WHAT YOU WILL DO: Print out the entries below with no edits.

[Start of LISTED ENTRIES]

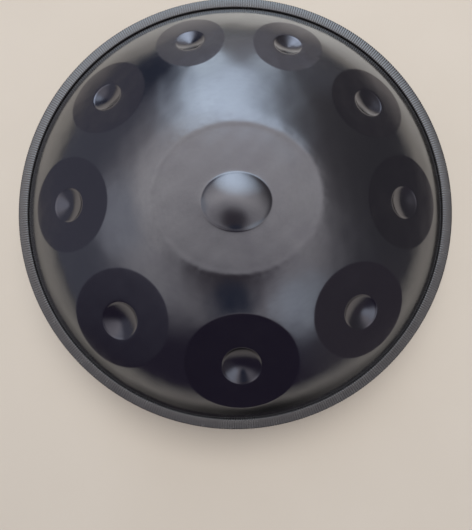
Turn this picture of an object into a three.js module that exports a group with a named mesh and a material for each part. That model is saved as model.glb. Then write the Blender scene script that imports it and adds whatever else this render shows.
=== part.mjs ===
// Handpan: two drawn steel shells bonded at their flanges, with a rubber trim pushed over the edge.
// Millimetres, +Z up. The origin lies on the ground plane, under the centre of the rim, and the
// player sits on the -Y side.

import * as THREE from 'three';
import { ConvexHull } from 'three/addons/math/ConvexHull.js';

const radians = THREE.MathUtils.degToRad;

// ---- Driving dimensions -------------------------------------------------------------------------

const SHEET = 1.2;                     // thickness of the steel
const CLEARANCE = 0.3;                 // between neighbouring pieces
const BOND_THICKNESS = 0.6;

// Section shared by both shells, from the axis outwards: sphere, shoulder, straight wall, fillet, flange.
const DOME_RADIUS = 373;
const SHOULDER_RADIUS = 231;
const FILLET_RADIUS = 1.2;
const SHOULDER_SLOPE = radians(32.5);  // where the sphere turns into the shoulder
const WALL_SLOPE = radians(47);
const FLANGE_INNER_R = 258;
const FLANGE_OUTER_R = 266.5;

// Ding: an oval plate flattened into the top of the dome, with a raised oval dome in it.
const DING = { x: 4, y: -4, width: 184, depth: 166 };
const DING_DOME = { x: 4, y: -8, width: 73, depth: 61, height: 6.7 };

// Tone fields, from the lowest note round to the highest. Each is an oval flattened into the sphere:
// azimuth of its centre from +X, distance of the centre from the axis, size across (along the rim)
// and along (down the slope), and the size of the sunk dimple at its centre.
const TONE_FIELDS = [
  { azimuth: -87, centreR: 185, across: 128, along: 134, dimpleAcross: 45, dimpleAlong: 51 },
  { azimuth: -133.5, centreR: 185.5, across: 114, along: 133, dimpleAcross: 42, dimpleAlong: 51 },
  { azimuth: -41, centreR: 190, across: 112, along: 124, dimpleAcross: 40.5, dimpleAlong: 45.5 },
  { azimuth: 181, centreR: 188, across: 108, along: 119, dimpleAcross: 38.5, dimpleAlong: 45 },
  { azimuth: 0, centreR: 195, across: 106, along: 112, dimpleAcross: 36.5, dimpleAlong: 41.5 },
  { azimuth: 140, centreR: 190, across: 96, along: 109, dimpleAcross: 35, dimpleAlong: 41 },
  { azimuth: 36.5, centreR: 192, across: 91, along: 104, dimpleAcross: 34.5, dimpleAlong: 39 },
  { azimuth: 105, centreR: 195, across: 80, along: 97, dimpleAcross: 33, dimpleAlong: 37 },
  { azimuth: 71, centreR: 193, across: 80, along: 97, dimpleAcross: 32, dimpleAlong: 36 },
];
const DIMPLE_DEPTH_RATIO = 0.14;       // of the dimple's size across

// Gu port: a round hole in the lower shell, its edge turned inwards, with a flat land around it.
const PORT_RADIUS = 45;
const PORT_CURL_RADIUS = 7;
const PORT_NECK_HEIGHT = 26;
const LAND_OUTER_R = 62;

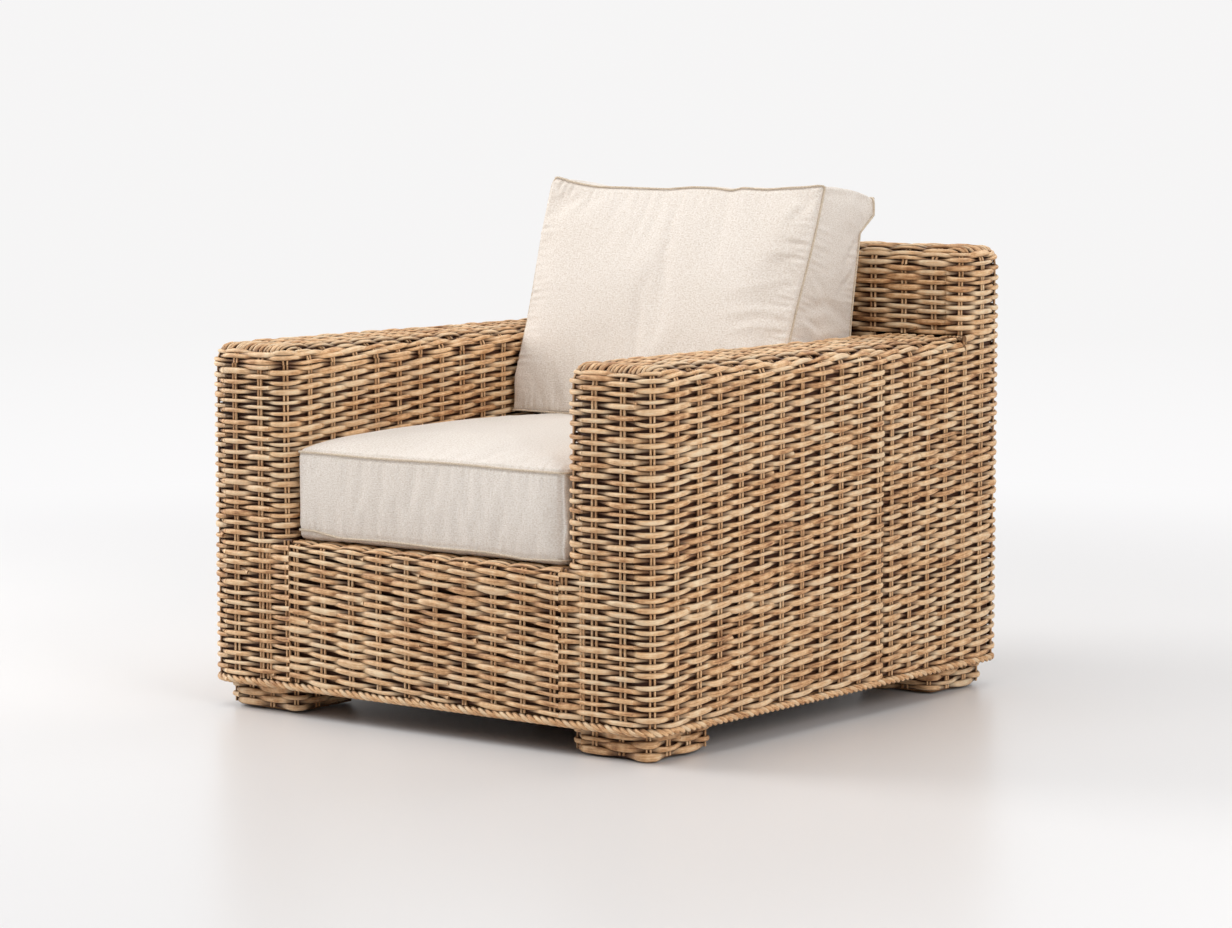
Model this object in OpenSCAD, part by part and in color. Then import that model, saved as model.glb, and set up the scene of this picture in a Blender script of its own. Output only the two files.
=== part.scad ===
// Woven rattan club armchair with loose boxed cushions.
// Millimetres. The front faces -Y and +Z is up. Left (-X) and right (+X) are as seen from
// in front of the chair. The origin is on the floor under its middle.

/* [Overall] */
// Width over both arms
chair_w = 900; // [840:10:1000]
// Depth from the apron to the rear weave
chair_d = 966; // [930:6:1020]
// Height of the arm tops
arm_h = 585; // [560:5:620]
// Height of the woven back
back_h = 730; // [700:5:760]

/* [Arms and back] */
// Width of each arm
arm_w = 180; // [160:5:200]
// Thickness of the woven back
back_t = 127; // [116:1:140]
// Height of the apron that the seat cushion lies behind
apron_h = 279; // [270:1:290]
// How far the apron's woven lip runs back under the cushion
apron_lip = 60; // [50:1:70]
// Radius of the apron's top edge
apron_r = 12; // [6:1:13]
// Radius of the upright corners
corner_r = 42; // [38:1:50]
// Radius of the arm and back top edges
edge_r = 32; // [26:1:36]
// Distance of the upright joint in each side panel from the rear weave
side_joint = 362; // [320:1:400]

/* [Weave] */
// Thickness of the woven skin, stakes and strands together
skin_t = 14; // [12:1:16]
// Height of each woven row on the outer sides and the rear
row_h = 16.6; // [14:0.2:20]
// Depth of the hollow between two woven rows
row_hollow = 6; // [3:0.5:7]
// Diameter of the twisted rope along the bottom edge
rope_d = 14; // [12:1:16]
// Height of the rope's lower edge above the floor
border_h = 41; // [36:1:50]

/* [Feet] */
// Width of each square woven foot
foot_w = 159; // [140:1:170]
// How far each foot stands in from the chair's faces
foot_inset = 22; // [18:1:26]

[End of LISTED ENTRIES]

COMPLETE OUTPUT:
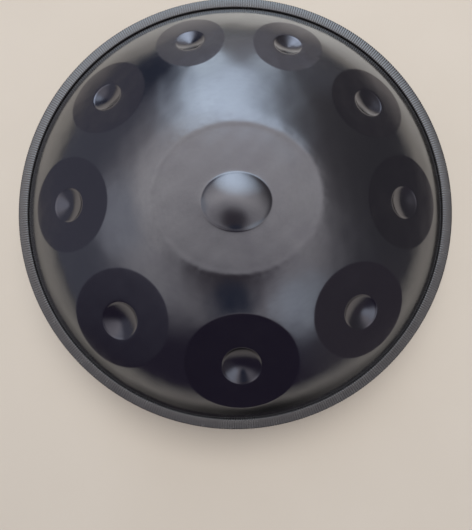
Turn this picture of an object into a three.js module that exports a group with a named mesh and a material for each part. That model is saved as model.glb. Then write the Blender scene script that imports it and adds whatever else this render shows.
=== part.mjs ===
// Handpan: two drawn steel shells bonded at their flanges, with a rubber trim pushed over the edge.
// Millimetres, +Z up. The origin lies on the ground plane, under the centre of the rim, and the
// player sits on the -Y side.

import * as THREE from 'three';
import { ConvexHull } from 'three/addons/math/ConvexHull.js';

const radians = THREE.MathUtils.degToRad;

// ---- Driving dimensions -------------------------------------------------------------------------

const SHEET = 1.2;                     // thickness of the steel
const CLEARANCE = 0.3;                 // between neighbouring pieces
const BOND_THICKNESS = 0.6;

// Section shared by both shells, from the axis outwards: sphere, shoulder, straight wall, fillet, flange.
const DOME_RADIUS = 373;
const SHOULDER_RADIUS = 231;
const FILLET_RADIUS = 1.2;
const SHOULDER_SLOPE = radians(32.5);  // where the sphere turns into the shoulder
const WALL_SLOPE = radians(47);
const FLANGE_INNER_R = 258;
const FLANGE_OUTER_R = 266.5;

// Ding: an oval plate flattened into the top of the dome, with a raised oval dome in it.
const DING = { x: 4, y: -4, width: 184, depth: 166 };
const DING_DOME = { x: 4, y: -8, width: 73, depth: 61, height: 6.7 };

// Tone fields, from the lowest note round to the highest. Each is an oval flattened into the sphere:
// azimuth of its centre from +X, distance of the centre from the axis, size across (along the rim)
// and along (down the slope), and the size of the sunk dimple at its centre.
const TONE_FIELDS = [
  { azimuth: -87, centreR: 185, across: 128, along: 134, dimpleAcross: 45, dimpleAlong: 51 },
  { azimuth: -133.5, centreR: 185.5, across: 114, along: 133, dimpleAcross: 42, dimpleAlong: 51 },
  { azimuth: -41, centreR: 190, across: 112, along: 124, dimpleAcross: 40.5, dimpleAlong: 45.5 },
  { azimuth: 181, centreR: 188, across: 108, along: 119, dimpleAcross: 38.5, dimpleAlong: 45 },
  { azimuth: 0, centreR: 195, across: 106, along: 112, dimpleAcross: 36.5, dimpleAlong: 41.5 },
  { azimuth: 140, centreR: 190, across: 96, along: 109, dimpleAcross: 35, dimpleAlong: 41 },
  { azimuth: 36.5, centreR: 192, across: 91, along: 104, dimpleAcross: 34.5, dimpleAlong: 39 },
  { azimuth: 105, centreR: 195, across: 80, along: 97, dimpleAcross: 33, dimpleAlong: 37 },
  { azimuth: 71, centreR: 193, across: 80, along: 97, dimpleAcross: 32, dimpleAlong: 36 },
];
const DIMPLE_DEPTH_RATIO = 0.14;       // of the dimple's size across

// Gu port: a round hole in the lower shell, its edge turned inwards, with a flat land around it.
const PORT_RADIUS = 45;
const PORT_CURL_RADIUS = 7;
const PORT_NECK_HEIGHT = 26;
const LAND_OUTER_R = 62;

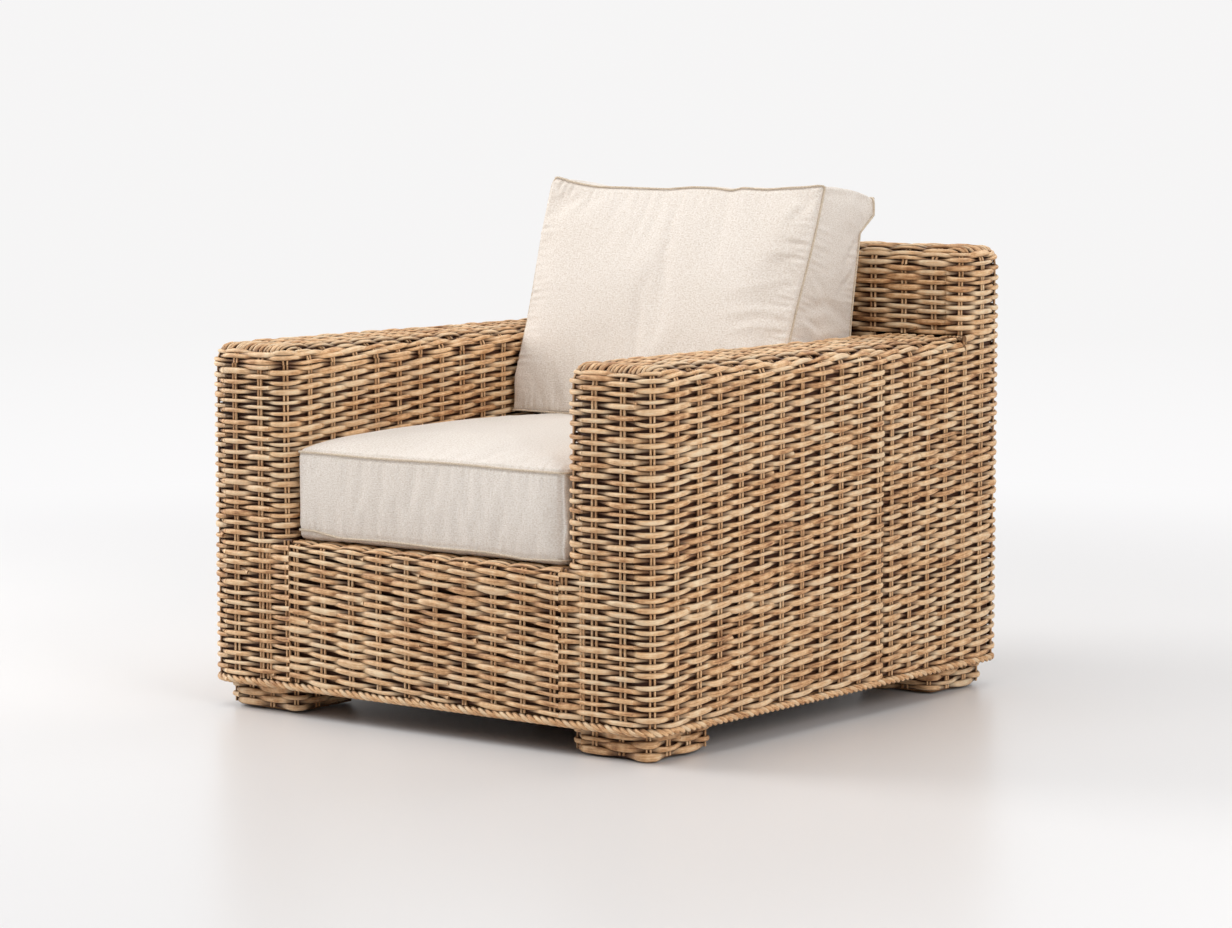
Model this object in OpenSCAD, part by part and in color. Then import that model, saved as model.glb, and set up the scene of this picture in a Blender script of its own. Output only the two files.
=== part.scad ===
// Woven rattan club armchair with loose boxed cushions.
// Millimetres. The front faces -Y and +Z is up. Left (-X) and right (+X) are as seen from
// in front of the chair. The origin is on the floor under its middle.

/* [Overall] */
// Width over both arms
chair_w = 900; // [840:10:1000]
// Depth from the apron to the rear weave
chair_d = 966; // [930:6:1020]
// Height of the arm tops
arm_h = 585; // [560:5:620]
// Height of the woven back
back_h = 730; // [700:5:760]

/* [Arms and back] */
// Width of each arm
arm_w = 180; // [160:5:200]
// Thickness of the woven back
back_t = 127; // [116:1:140]
// Height of the apron that the seat cushion lies behind
apron_h = 279; // [270:1:290]
// How far the apron's woven lip runs back under the cushion
apron_lip = 60; // [50:1:70]
// Radius of the apron's top edge
apron_r = 12; // [6:1:13]
// Radius of the upright corners
corner_r = 42; // [38:1:50]
// Radius of the arm and back top edges
edge_r = 32; // [26:1:36]
// Distance of the upright joint in each side panel from the rear weave
side_joint = 362; // [320:1:400]

/* [Weave] */
// Thickness of the woven skin, stakes and strands together
skin_t = 14; // [12:1:16]
// Height of each woven row on the outer sides and the rear
row_h = 16.6; // [14:0.2:20]
// Depth of the hollow between two woven rows
row_hollow = 6; // [3:0.5:7]
// Diameter of the twisted rope along the bottom edge
rope_d = 14; // [12:1:16]
// Height of the rope's lower edge above the floor
border_h = 41; // [36:1:50]

/* [Feet] */
// Width of each square woven foot
foot_w = 159; // [140:1:170]
// How far each foot stands in from the chair's faces
foot_inset = 22; // [18:1:26]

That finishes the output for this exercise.